Party leftist Matthias Miersch, who focuses on environmental policy, demanded a quick exit from coal. You can’t negotiate with nature, he said, adding that he finds it imperative to “subsume” everything under this principle.

“I think that’s wrong,” countered Sigmar Gabriel, the former party leader and the foreign minister in Merkel’s last government. “I also think it makes no scientific sense to believe that the question of whether to opt out of brown coal in Germany in 2035 or to do it in 2037½ would have any influence on climate protection policy.” With an uncompromising all-for-nature attitude, he said,a “perfect storm that is directed at the SPD” is on its way, he warned. The welfare reforms of the early 2000s and the financial crisis already disappointed the “core voters of the SPD” twice. The same thing is now in danger of happening with industrial policy, Gabriel said.

Before the last federal elections, Gabriel went on, workers at VW’s plant in Salzgitter told him: “You know we’re going to vote for you, but we also have to tell you one thing: The only decent flyer that was distributed here was from the AfD.” The right-wing populists, Gabriel said, had managed to convey a simple message to the workers, namely that they should be proud of their work. “What we are underestimating, Matthias, is the level of emotionality that is triggered among affected people,” Gabriel warned. “People are saying, ‘They’re putting us on the wrong side of history.'”

The lesson from the disagreement was this: Anyone who shares Matthias Miersch’s position would be better off voting for the Greens. And those who sees things like Gabriel should perhaps vote for the CDU or maybe even the FDP. Either way, neither could say they were making a truly Social Democratic argument.

The famous principle of straddling positions which made SPD members under Willy Brandt so proud, no longer works today. In a world in which only the strongest brands survive, the SPD must make a decision. Either it fades into insignificance as an administrator of the status quo, or it remembers the party it used to be and fights to change the status quo, to change, or at least civilize capitalism — or maybe even develop a viable alternative. It would be a regression back to a time before the SPD was a big-tent party. Indeed, it would have to become a serious version of the Left Party, meaning it would have to fight for justice while still wanting to govern. This would certainly not win the SPD 35 percent of the vote, but it could get it back to 25 percent.

This is what Andrea Nahles has to work with. Yet when she welcomed a reporter to her office last Wednesday, she was nevertheless in excellent spirits, laughing loud and long at something she had seen on Twitter. Andrea Nahles has a lot of fun, which is rather surprising.

Listening to her many critics might give one the impression that she and Vice Chancellor Olaf Scholz are responsible for everything that has gone wrong with Social Democracy in the past decade. It hasn’t even been a year since the two took up their posts and already they’ve lost more support within the party than Sigmar Gabriel did in seven years at the helm.
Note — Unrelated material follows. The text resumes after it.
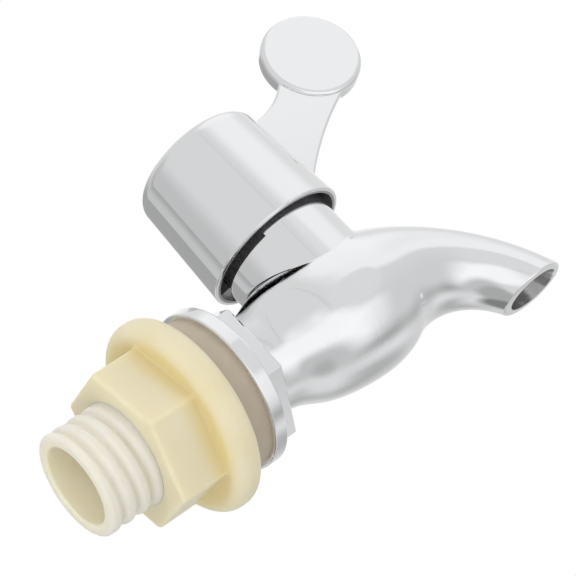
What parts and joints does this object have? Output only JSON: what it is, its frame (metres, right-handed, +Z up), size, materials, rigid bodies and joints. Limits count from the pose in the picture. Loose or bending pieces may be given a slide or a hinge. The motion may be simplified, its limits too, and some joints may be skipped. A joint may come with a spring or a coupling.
{
  "type": "beverage dispenser spigot",
  "caption": "Quarter-turn drinks dispenser tap with a bent spout, a round cap with a disc lever, and a threaded shank with a gasket and hand nut for the vessel's wall.",
  "frame": {"origin": "where the shank's thread axis crosses the rear sealing face of the body's wall flange", "axes": "+X along the thread axis towards the spout, +Z up along the tower and the lever's axis, +Y to the left of someone who looks along +X"},
  "size_m": [0.0847, 0.0298, 0.0602],
  "materials": {
    "chrome_plate": "bright chrome plate on plastic",
    "shank_plastic": "natural ivory moulded plastic, satin",
    "nut_plastic": "cream moulded plastic, satin",
    "gasket_elastomer": "tan soft elastomer",
    "inner_plastic": "white acetal",
    "ring_rubber": "black rubber"
  },
  "bodies": {
    "tap": {"spigot_body": "chrome_plate", "threaded_shank": "shank_plastic", "wall_nut": "nut_plastic", "wall_gasket": "gasket_elastomer", "bonnet": "inner_plastic", "bonnet_ring": "ring_rubber", "thrust_washer": "inner_plastic", "port_seal": "ring_rubber"},
    "lever": {"lever_cap": "chrome_plate", "valve_core": "inner_plastic", "lower_stem_ring": "ring_rubber", "upper_stem_ring": "ring_rubber"}
  },
  "joints": [
    {"name": "lever_turn", "type": "hinge", "parent": "tap", "child": "lever", "pos_m": [0.0237, 0, 0], "axis": [0, 0, 1], "range_deg": [0, 90]}
  ]
}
Nahles has heard the rumors about her imminent deposition, but she ignores them. She’d rather talk about the coming weeks and months, European elections and the coalition’s plans. All of a sudden, what previously looked chaotic is now arranged into manageable policy portions, draft laws and motions. “We have to stop talking and start doing,” she says.
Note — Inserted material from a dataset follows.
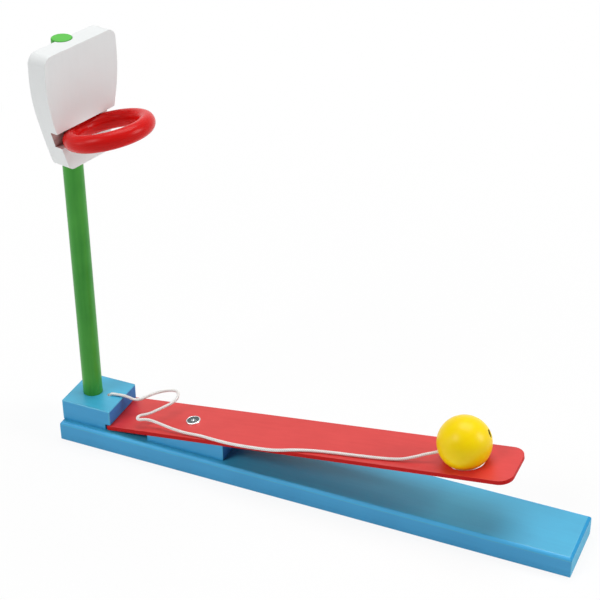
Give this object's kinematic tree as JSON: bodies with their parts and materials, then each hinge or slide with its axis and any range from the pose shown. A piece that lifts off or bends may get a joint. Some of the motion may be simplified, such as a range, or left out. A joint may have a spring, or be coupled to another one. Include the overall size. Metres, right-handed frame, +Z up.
{
  "type": "tabletop basketball game",
  "caption": "Tabletop hoop game: a plank base with a post, backboard and ring, and a springy strip that launches a tethered wooden ball.",
  "frame": {"origin": "centre of the base board's underside", "axes": "+X from the post to the strip's free end, +Z up, -Y the near long side"},
  "size_m": [0.325, 0.06, 0.2602],
  "materials": {
    "blue_paint": "satin blue paint on beech",
    "green_paint": "satin green paint on dowel",
    "white_paint": "satin white paint on wood",
    "red_lacquer": "gloss red lacquer on a turned ring",
    "red_paint": "satin red paint on thin plywood",
    "screw_steel": "bright zinc plated steel",
    "yellow_lacquer": "gloss yellow lacquer on a turned ball",
    "cotton_cord": "waxed white cotton"
  },
  "bodies": {
    "stand": {"base_board": "blue_paint", "post_block": "blue_paint", "pole": "green_paint", "backboard": "white_paint", "hoop_ring": "red_lacquer", "wedge_block": "blue_paint", "strip_root": "red_paint", "strip_screw": "screw_steel", "string_at_post": "cotton_cord"},
    "strip": {"launch_strip": "red_paint", "string_on_strip": "cotton_cord"},
    "ball": {"ball": "yellow_lacquer", "string_at_ball": "cotton_cord"}
  },
  "joints": [
    {"name": "strip_flex", "type": "hinge", "parent": "stand", "child": "strip", "pos_m": [-0.02575, 0, 0.02797], "axis": [0, 1, 0], "range_deg": [0, 12], "stiffness_Nm_per_rad": 7.6, "springref_deg": -0.17},
    {"name": "ball_lift", "type": "slide", "parent": "strip", "child": "ball", "axis": [-0.1368, 0, 0.9906], "range_m": [0, 0.03]}
  ]
}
And this approach could very well be her problem: She is far too professional and disciplined a politician for the current situation. She has a vested interest in keeping the party the way it is, with all its structures and rituals. Nahles is a politician for the Social Democratic status quo — not for a big crisis. For that, the SPD would need someone willing to chart a new course and lead the party down a radical path toward creative destruction. But Nahles doesn’t want to destroy, she wants to preserve.

To that end, Albrecht von Lucke had this to say: Of course, the SPD could become more radical and move clearly to the left again. But even then, there would be no hope, because “with every fundamental repositioning, the SPD negates its own governing history.”

So there’s no hope at all?

It wasn’t even two years ago that the SPD appeared to have found what it’s missing today. That was when Martin Schulz had announced he would run for chancellor.

Suddenly, the SPD seemed to be the party that took care of things again, just like the coal miner Michael Gerdes had wished for. Party members talked like the geriatric nurse Claudia Moll: understandable, clear, direct — and with an endearing Rhineland accent. If only for a brief moment, the party again stood for a clear message: justice. It was cool again, sort of, because Schulz’s retro charm, glasses and haircut had made him into a cult figure for Sophie Passmann’s generation within a matter of days.

But then Schulz and the party got distracted. When it came time to give the word “justice” meaning, their broad, unified message disintegrated into lots of smaller ideas and got confused. In the end, nothing worked.

Still, before the chaos and distraction set in, when the SPD was still riding its euphoric high, there was one valuable insight: There’s still life in this party yet.